DT: What was it like tapping into that darkness and bringing it out for the movie?

AK: I love women, and I love being a woman. I love being friends … with women, but it’s complicated. Women are complimenting each other and yet digging each other, … so it’s very easy to step into that mindset very quickly. We’re a competitive people and gender. Our desire to fit in is just exhausting, so immediately, I could remember a teenager (snaps) like that, and it was half my life ago. I can still step into those feelings and into that darkness, and in that phase of your life, your best friend knows how to hurt you the most. There’s always a tension there. That she might turn on you, expose you, and she’s the holder of your secrets. It’s a tremendously frightening, teetering type of relationship, and if you put that in a group dynamic, adding more women to that, it teeters even more. The fragility there is easy to remember — an immediate sensation. I was like, “I’m there!” (laughs) And then being an adult woman, you have the same kind of competition. There are friendships that uphold you and uplift you, yet are also treacherous.

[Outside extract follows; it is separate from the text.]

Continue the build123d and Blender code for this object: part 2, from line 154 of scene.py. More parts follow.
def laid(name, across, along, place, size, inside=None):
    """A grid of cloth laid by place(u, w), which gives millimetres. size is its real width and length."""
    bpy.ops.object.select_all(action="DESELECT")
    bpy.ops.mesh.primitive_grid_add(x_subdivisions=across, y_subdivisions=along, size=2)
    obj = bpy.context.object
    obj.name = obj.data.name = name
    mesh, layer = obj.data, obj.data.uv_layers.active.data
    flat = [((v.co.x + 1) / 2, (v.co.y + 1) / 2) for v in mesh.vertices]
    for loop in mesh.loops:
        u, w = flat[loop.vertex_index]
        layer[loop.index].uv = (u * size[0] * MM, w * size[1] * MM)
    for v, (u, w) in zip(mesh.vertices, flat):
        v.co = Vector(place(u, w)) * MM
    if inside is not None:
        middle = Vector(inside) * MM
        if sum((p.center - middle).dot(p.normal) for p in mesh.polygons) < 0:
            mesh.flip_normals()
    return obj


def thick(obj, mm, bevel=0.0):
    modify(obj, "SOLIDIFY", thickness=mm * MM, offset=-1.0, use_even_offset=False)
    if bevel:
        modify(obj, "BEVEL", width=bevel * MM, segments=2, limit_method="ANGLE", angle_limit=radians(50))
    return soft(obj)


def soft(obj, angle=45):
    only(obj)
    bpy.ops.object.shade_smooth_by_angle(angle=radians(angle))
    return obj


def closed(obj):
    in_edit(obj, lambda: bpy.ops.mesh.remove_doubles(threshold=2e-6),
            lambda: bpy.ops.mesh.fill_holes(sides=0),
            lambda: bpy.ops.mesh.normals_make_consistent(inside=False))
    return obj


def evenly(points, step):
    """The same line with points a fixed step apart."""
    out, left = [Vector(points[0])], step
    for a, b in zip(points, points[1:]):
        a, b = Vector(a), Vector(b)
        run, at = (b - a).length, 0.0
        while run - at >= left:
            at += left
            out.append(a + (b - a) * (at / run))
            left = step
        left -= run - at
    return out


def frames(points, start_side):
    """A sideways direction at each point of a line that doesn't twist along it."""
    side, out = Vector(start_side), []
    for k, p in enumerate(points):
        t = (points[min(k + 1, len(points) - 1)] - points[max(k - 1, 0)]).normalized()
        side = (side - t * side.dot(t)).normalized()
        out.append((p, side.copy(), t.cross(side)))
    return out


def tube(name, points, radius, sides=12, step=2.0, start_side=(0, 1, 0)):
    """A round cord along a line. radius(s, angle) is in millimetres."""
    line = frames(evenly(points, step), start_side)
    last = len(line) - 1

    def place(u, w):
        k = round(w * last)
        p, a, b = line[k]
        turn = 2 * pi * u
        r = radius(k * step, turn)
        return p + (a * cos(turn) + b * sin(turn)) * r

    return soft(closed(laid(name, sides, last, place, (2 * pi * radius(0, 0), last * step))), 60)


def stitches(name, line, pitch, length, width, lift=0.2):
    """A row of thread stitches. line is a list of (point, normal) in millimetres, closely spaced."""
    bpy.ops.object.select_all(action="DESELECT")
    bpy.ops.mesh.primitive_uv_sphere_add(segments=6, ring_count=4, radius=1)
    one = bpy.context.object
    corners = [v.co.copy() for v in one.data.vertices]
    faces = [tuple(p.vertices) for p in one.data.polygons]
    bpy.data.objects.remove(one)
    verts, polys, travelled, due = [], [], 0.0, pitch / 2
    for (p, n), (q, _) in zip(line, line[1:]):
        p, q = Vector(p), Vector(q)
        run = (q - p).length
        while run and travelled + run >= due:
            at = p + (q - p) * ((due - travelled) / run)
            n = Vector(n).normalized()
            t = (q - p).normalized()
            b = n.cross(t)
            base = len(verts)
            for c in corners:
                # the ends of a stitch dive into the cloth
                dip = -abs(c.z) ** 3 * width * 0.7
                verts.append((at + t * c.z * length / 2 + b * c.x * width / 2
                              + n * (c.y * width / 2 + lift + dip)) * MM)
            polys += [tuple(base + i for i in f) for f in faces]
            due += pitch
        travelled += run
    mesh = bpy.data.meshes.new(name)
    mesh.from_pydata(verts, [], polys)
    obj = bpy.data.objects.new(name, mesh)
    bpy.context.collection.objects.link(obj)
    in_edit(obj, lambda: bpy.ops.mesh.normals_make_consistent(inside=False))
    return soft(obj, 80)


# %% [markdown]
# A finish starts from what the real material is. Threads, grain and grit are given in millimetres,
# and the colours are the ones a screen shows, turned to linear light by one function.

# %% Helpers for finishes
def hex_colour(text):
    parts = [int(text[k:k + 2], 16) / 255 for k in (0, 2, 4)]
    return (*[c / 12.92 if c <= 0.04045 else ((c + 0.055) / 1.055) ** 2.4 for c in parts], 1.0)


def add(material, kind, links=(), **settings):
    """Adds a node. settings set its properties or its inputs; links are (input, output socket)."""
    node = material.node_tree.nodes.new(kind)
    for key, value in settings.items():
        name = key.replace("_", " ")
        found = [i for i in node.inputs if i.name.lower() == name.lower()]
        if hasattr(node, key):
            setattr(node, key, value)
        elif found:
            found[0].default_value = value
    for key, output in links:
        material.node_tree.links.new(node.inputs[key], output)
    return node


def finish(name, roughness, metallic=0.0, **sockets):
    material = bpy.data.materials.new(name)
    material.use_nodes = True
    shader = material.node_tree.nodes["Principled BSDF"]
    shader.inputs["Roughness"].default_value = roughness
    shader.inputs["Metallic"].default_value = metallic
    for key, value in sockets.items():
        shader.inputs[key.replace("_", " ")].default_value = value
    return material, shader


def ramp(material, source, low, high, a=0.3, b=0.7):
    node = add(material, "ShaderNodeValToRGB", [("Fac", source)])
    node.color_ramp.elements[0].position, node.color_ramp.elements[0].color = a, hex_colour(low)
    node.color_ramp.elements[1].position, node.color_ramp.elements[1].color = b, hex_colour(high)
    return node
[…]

DT: Another dark element of the film is The Man. Could you talk about how it taps into female paranoia, and how The Man plays into our culture now?

AK: When I first started writing (“Ladyworld”), I really wanted to talk about rape phobia, and this was before the movement we’re in now. I was writing in a time where this stuff was … not really discussed. It’s an intrinsically female thing to know that you are in danger. That was so important to get into the film because it’s not often spoken of. We see films where women are victimized or sexually assaulted, but what if it was just a hint of a sexual assault, which is every day, all day long? So, people should discuss that more because it’s another loss of innocence. It’s the understanding that you’re a sexualized being to a potential predator. I think as women, we’re born not knowing that, and then at a certain age we know that, and we never go back. You’re conscious for the first time that you could be really hurt, and I just definitely wanted to talk about that.

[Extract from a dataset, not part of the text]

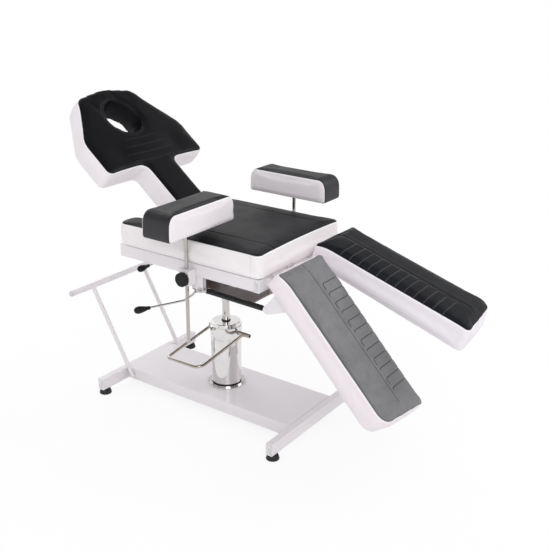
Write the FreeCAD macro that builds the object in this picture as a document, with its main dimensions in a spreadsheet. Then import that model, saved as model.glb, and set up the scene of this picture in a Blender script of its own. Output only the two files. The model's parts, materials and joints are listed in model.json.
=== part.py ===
import FreeCAD, Part
import Sketcher
import math
import os
import re
from FreeCAD import Placement, Rotation, Vector

# Hydraulic tattoo chair. Millimetres. The origin is on the floor under the pump's axis, +Z is up,
# +Y points to the head end and -X is the side of the armrest that is swung across the seat.
sizes = {
    # Floor frame
    "beam_length": 600,
    "beam_width": 30,
    "beam_height": 50,
    "beam_wall": 2.5,
    "beam_clearance": 24,
    "beam_round": 3,
    "cap_thick": 2.5,
    "platform_foot_reach": 418,
    "platform_head_reach": 423,
    "platform_width": 294,
    "platform_gauge": 3,
    "platform_bend": 5,
    "foot_inset": 24,
    "foot_radius": 27,
    "foot_top_radius": 21,
    "foot_height": 20,
    "foot_round": 4,
    "stud_nut_radius": 9,
    "rear_leg_radius": 9,
    "rear_leg_start_y": 391,
    "rear_leg_start_z": 40,
    "rear_leg_slope_share": 0.575,
    "rear_leg_rise": 372,
    "rear_leg_wall": 2,
    "crossbar_radius": 12.5,
    "crossbar_length": 552,
    "crossbar_wall": 2,
    "crossbar_cap_thick": 3,
    # Pump
    "flange_radius": 79,
    "flange_step_radius": 71,
    "flange_thick": 5,
    "flange_step_thick": 5,
    "seal_radius": 59,
    "seal_thick": 5,
    "sleeve_radius": 62.5,
    "sleeve_wall": 2.5,
    "sleeve_height": 197,
    "joint_line": 1,
    "cap_height": 66.5,
    "cap_wall": 3,
    "cap_round": 3,
    "cap_draw": 4,
    "cap_taper": 15,
    "lobe_rise": 3,
    "lobe_half_width": 60,
    "lobe_depth": 55,
    "lobe_round": 14,
    "barrel_radius": 38,
    "barrel_floor": 12,
    "barrel_head": 8,
    "piston_radius": 15,
    "rod_bottom_gap": 30,
    "rod_fit": 0.05,
    "rod_reach": 88,
    "wiper_radius": 19,
    "wiper_height": 5,
    "wiper_fit": 0.3,
    # Pedal
    "pedal_drop_angle": 8,
    "pedal_axis_below_top": 41,
    "pedal_reach": 284,
    "pedal_near_offset": 90,
    "pedal_far_offset": 74,
    "pedal_rod_radius": 6,
    "pedal_far_bend": 18,
    "pedal_near_bend": 34,
    "pedal_hub_radius": 9,
    "pedal_hub_start": 66.5,
    "pedal_near_end": 98,
    "pedal_far_end": 82,
    "pedal_stub_radius": 8.5,
    "pedal_stub_bore": 6.5,
    "pedal_stub_length": 22,
    "pivot_radius": 5.5,
    "pivot_fit": 0.05,
    "pivot_collar_radius": 8.5,
    # Lift head
    "socket_radius": 17,
    "socket_top_radius": 30,
    "socket_height": 60,
    "saddle_half_width": 80,
    "saddle_foot_y": -197,
    "saddle_head_y": 98,
    "saddle_gauge": 6,
    "saddle_skirt": 13,
    "saddle_lip": 48,
    "saddle_web_x": 26,
    "saddle_top_reach": 36,
    "saddle_bolt_inset": 20,
    "saddle_bolt_radius": 8,
    "saddle_bolt_height": 6,
    # Seat tray
    "tray_bottom": 639,
    "rail_height": 50,
    "rail_width": 30,
    "rail_wall": 2.5,
    "rail_round": 3,
    "tray_half_width": 260,
    "tray_foot_reach": 358,
    "tray_head_reach": 317,
    "hinge_lug_thick": 5,
    "hinge_pin_radius": 4,
    "hinge_knuckle_radius": 7.5,
    "hinge_knuckle_length": 30,
    "hinge_gap": 0.4,
    "hinge_fit": 0.05,
    "hinge_head_radius": 6,
    "leg_hinge_reach": 388,
    "leg_hinge_below_pad": 8,
    "leg_bar_inner_x": 70,
    "leg_bar_outer_x": 205,
    # Seat cushion
    "pad_thick": 90,
    "pad_lift": 1,
    "board_thick": 12,
    "board_inset": 22,
    "board_gap": 0.3,
    "board_corner": 2,
    "seat_half_width": 275,
    "seat_foot_reach": 371,
    "seat_head_reach": 317,
    "seat_corner": 30,
    "notch_half_width": 176,
    "notch_y": 140,
    "notch_mouth_round": 44,
    "notch_round": 30,
    "crown": 6,
    "side_draw": 5,
    "edge_draw": 3,
    "edge_round": 7,
    "foot_edge_round": 4,
    "seam_inset": 103,
    "seam_end_gap": 10,
    "seam_radius": 2.2,
    "seam_bite": 1.1,
    # Leg rests
    "near_leg_tilt": 47,
    "far_leg_tilt": 18,
    "leg_inner_x": 5,
    "leg_outer_x": 278,
    "leg_start": -5,
    "leg_length": 645,
    "leg_end_slant": 32,
    "leg_corner": 62,
    "leg_head_corner": 14,
    "leg_inner_corner": 24,
    "leg_bar_width": 30,
    "leg_bar_gauge": 6,
    "leg_bar_length": 520,
    "leg_seam_x": 146,
    "leg_stitch_first": 105,
    "leg_stitch_pitch": 39.5,
    "leg_stitch_gap": 14,
    "leg_stitch_end_gap": 9,
    # Gas struts
    "strut_x": 250,
    "strut_eye_y": -86,
    "strut_eye_z": 589,
    "leg_pin_along": 71,
    "leg_pin_below": 70,
    "strut_tube_radius": 10.5,
    "strut_tube_wall": 1.5,
    "strut_tube_length": 244,
    "strut_rod_radius": 5,
    "strut_end_length": 22,
    "strut_eye_radius": 9,
    "strut_eye_width": 10,
    "strut_pin_radius": 4,
    "strut_pin_fit": 0.05,
    "strut_guide": 10,
    "strut_piston": 8,
    "release_radius": 12,
    "release_thick": 5,
    "fork_gap": 0.6,
    "fork_gauge": 4,
    "open_pivot_slack": 5,
    "far_open_pivot_slack": 7.2,
    "slack_eye_rim": 3.4,
    "strut_rod_length": 200,
    "strut_fitting_radius": 7.5,
    "strut_floor": 4,
    "strut_neck_radius": 4.6,
    "strut_head_gap": 3,
    "strut_collar_start": 16,
    "fork_tip_radius": 12,
    "fork_root_foot": 50,
    "fork_root_head": 120,
    "pin_head_radius": 9.5,
    "pin_head_thick": 3,
    # Backrest
    "back_tilt": 39,
    "back_pad_lift": 14,
    "back_bar_heel": -4,
    "back_cross_half": 200,
    "back_cross_inset": 20,
    "back_stub_length": 25,
    "back_stitch_first": 350,
    "back_stitch_pitch": 38,
    "back_stitch_half": 150,
    "back_stitch_step": 23,
    "face_lining": 6,
    "crest_sweep": 300,
    "back_hinge_y": 148.5,
    "back_hinge_z": 678,
    "back_tube_radius": 10,
    "back_tube_wall": 2,
    "back_bar_x": 55,
    "back_bar_width": 34,
    "back_bar_gauge": 6,
    "back_bar_length": 476,
    "neck_start": 77,
    "neck_half_width": 86,
    "neck_corner": 22,
    "shoulder_y": 322,
    "shoulder_half_width": 284,
    "shoulder_round": 26,
    "armpit_round": 26,
    "temple_y": 495,
    "temple_half_width": 284,
    "crest_y": 690,
    "crest_half_width": 158,
    "crest_bulge": 28,
    "temple_round": 90,
    "crest_round": 55,
    "face_y": 575,
    "face_radius": 85,
    "back_strut_x": 150,
    "back_eye_y": -160,
    "back_eye_z": 600,
    "back_pin_along": -12,
    "back_pin_below": 76,
    "back_tube_length": 228,
    # Armrests
    "post_setoff": 23,
    "near_post_y": -42,
    "far_post_y": -135,
    "post_radius": 7,
    "post_fit": 0.05,
    "post_length": 466,
    "near_arm_height": 915,
    "far_arm_height": 928,
    "arm_thick": 73,
    "arm_length": 364,
    "arm_width": 119,
    "arm_round": 34,
    "arm_foot_round": 9,
    "arm_plate_gauge": 5,
    "arm_plate_length": 180,
    "arm_plate_width": 70,
    "arm_hub_radius": 15,
    "arm_hub_height": 16,
    "near_arm_turn": 90,
    "near_arm_shift": 20,
    "far_arm_turn": 0,
    "far_arm_shift": 0,
    "clamp_width": 52,
    "clamp_depth": 40,
    "clamp_bottom": 612,
    "clamp_height": 59,
    "clamp_round": 4,
    "knob_radius": 27,
    "knob_thick": 18,
    "knob_gap": 3,
    "knob_stem_radius": 5,
    "knob_notch_radius": 3.6,
    "knob_z": 636,
    "knob_face_round": 4,
    # Release levers
    "lever_radius": 4,
    "lever_tab_drop": 5,
    "lever_offset": 28,
    "lever_pin_radius": 3,
    "lever_head_radius": 6,
    "lever_head_thick": 2,
    "lever_hub_radius": 7,
    "lever_hub_height": 12,
    "leg_lever_side_step": 40,
    "leg_lever_back_step": -16,
    "leg_lever_elbow_reach": 100,
    "leg_lever_elbow_step": 12,
    "leg_lever_reach": 218,
    "leg_lever_turn": 23,
    "leg_lever_tail_step": 6,
    "leg_lever_tail_rise": 3,
    "lever_bend": 12,
    "back_lever_reach": 62,
    "grip_round": 9,
    "grip_length": 58,
    "grip_radius": 12,
    "grip_neck_radius": 6.5,
    # Shared by all cuts
    "overrun": 4,
}
stitch_count = 12
knob_notches = 12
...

DT: “Ladyworld” just had its world premiere. What was it like to finally see it here at Fantastic Fest?

AK: Absolutely crazy … I’ve seen it so many times that it’s mind-numbing, so my mind starts to wander … but in the sense that I’m in a room, and I can feel the palpable energy of human eyes watching it. It’s the most exciting thing, and what a thrill to be doing it at a film festival where people love weird films, and in a city where people are weird people and outsiders are really banded together. Showing in Austin is the best. This is a great place to show movies because people want to watch movies, so the prevailing emotion yesterday was I’m so lucky to be with an audience this vibrant and this willing to go on such a strange journey with me.